» STATED GOAL: List each line of the data that holds the string "frame".

======== MATERIAL PROVIDED

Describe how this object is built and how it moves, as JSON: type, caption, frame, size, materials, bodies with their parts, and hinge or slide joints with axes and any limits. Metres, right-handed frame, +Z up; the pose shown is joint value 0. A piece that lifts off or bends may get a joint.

================
======== MATERIAL PROVIDED

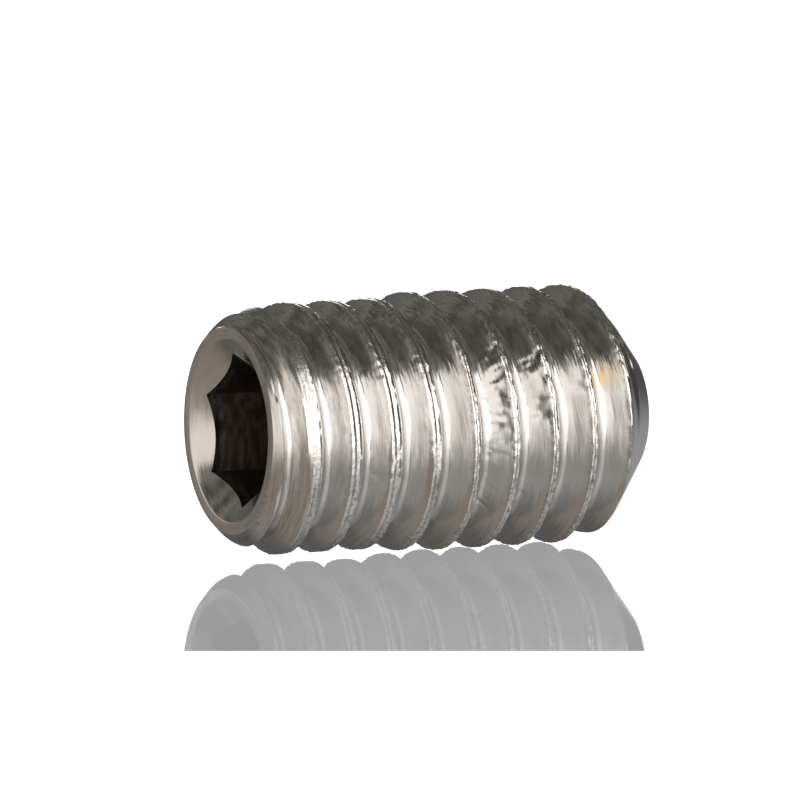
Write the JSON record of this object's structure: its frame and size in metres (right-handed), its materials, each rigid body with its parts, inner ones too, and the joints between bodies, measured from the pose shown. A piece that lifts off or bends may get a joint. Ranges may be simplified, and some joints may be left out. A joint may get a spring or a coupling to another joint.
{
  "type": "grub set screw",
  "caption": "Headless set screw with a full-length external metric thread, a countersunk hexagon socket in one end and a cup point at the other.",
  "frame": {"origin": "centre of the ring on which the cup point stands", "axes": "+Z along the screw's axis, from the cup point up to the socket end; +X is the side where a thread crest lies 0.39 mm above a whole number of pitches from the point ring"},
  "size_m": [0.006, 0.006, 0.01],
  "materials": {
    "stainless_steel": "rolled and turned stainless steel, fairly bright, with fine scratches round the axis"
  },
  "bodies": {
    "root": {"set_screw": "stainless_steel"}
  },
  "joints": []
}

================
======== MATERIAL PROVIDED

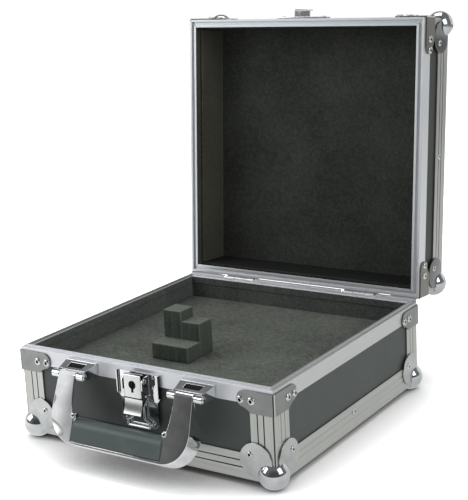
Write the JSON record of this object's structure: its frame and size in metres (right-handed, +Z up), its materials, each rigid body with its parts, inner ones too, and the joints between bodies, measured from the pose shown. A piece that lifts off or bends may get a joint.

================

» EXERCISE OUTPUT:
Describe how this object is built and how it moves, as JSON: type, caption, frame, size, materials, bodies with their parts, and hinge or slide joints with axes and any limits. Metres, right-handed frame, +Z up; the pose shown is joint value 0. A piece that lifts off or bends may get a joint.
Write the JSON record of this object's structure: its frame and size in metres (right-handed), its materials, each rigid body with its parts, inner ones too, and the joints between bodies, measured from the pose shown. A piece that lifts off or bends may get a joint. Ranges may be simplified, and some joints may be left out. A joint may get a spring or a coupling to another joint.
  "frame": {"origin": "centre of the ring on which the cup point stands", "axes": "+Z along the screw's axis, from the cup point up to the socket end; +X is the side where a thread crest lies 0.39 mm above a whole number of pitches from the point ring"},
Write the JSON record of this object's structure: its frame and size in metres (right-handed, +Z up), its materials, each rigid body with its parts, inner ones too, and the joints between bodies, measured from the pose shown. A piece that lifts off or bends may get a joint.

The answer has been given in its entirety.